# Cancelling bonkers.ie and choosing Energia loyalty offer



## iamaspinner (16 Jan 2020)

A few days ago I switched electricity provider through bonkers.ie. I am still inside the 14 day cooling period. Today I received a call from the Energia loyalty team and they made me 2 offers to stay with them.

1. 35% discount

2. 20% discount and €100 credit

I would like to take one of these offers. Which option would you go for? I am leaning towards option number 2 (cash in hand). I have a night meter and last year I used just under 4000 units but the previous it was over 4000.

Has anyone ever cancelled something contracted via bonkers.ie? Which one would I contact first, bonkers.ie to cancel or Energia to take up one of these offers?


----------



## yildun (20 Jan 2020)

HI make sure that the company you switched to is made aware that you are canceling the switch and make sure  that Energia have  NOT released your MRN number to the new company  via ESB Networks    and then just accept the Energia offer you want   Let them sort it out  Bonkers are not involved at this stage    Let Energia take the strain    I went through something like this with Energia  found them helpfull


----------



## ALEXA (26 Jan 2020)

Last year I too was going to switch from Energia to another supplier and within days was phoned by an Energia rep offering me the option to remain on my 33% discounted deal for another year which I accepted. She said that Energia would take care of the cancellation so I had nothing to do and shortly received a cancellation confirmation letter from the supplier I had intended to switch to. Your offer of 35% discount is a good one but you have to weigh it up against the second option. Like you I have night saver rate and use a lot of units in winter. I intend contacting Energia again later this year when my discounted period expires and asking for a further discount. If you don't ask you don't get!!!


----------



## iamaspinner (26 Jan 2020)

Thank you for the replies. I went for the 2nd offer.

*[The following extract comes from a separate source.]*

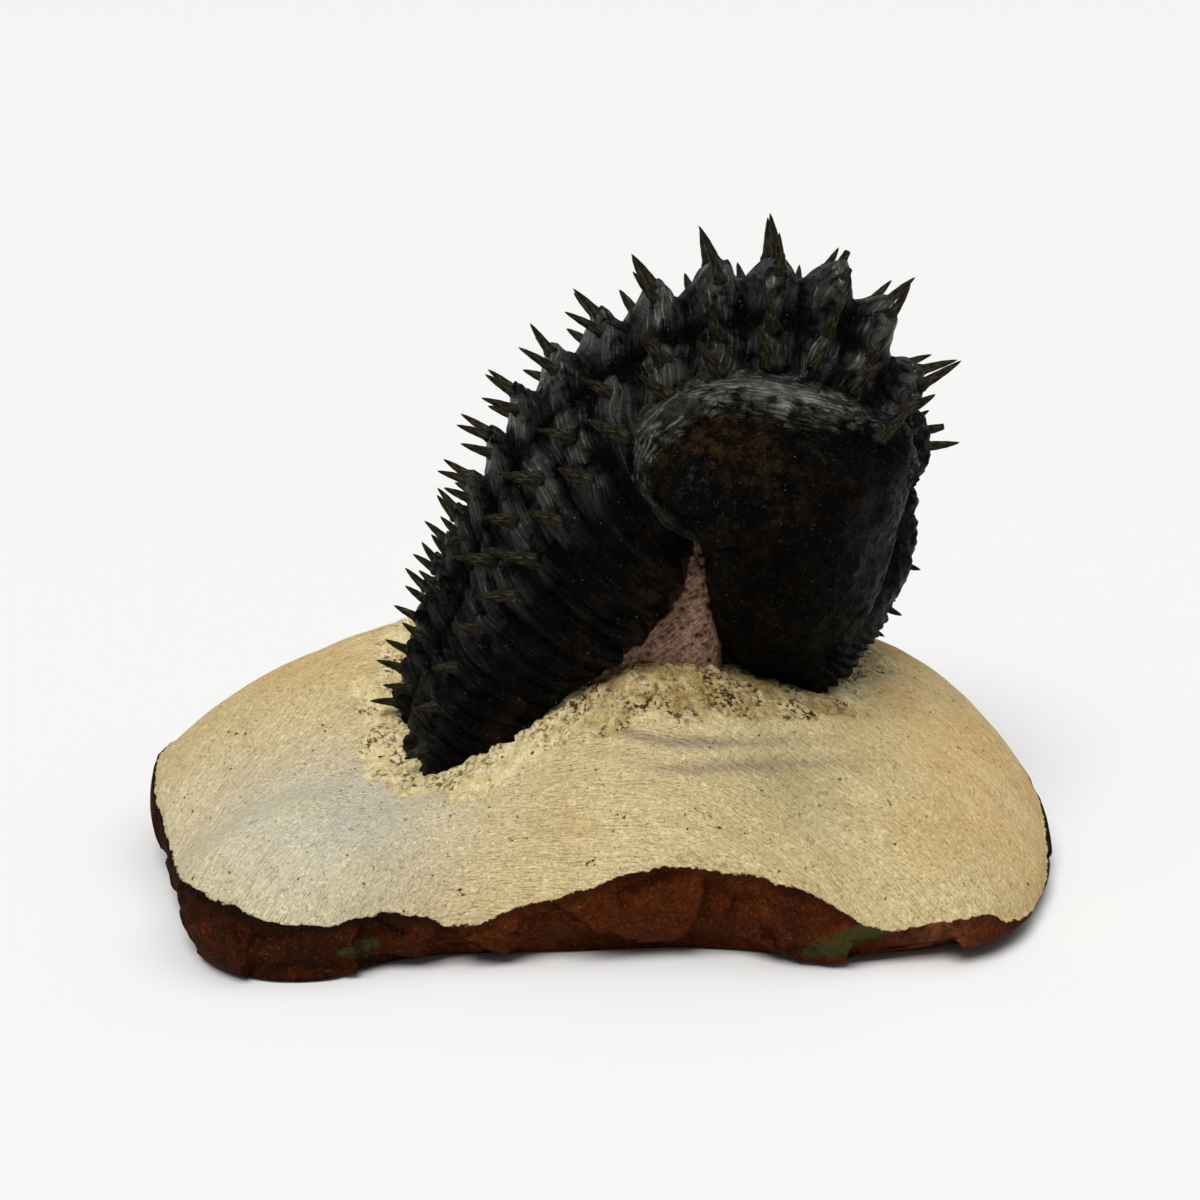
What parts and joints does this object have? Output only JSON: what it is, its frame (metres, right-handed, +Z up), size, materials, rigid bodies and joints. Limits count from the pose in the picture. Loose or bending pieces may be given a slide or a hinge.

I rang Energia first to say OK to their offer. They said I should contact the other company myself to cancel. I rang Bonkers first though, who said no problem. I followed up with an email to Bonkers and another to the other company, all within the 14 day period. The latter said they had already cancelled it.

I have since received a bill from Energia for just over a month's usage and a "sorry you're leaving" email from them, most likely automated. It looks like the whole process has sort of reset the dates of my contract. I'll have to keep an eye for that and for the €100 credit I have not received yet. Last time round they applied it on the second or third bill.

I'll post again if something's worth reporting.


----------



## Leo (27 Jan 2020)

ALEXA said:


> and within days was phoned by an Energia rep offering me the option to remain on my 33% discounted deal for another year which I accepted.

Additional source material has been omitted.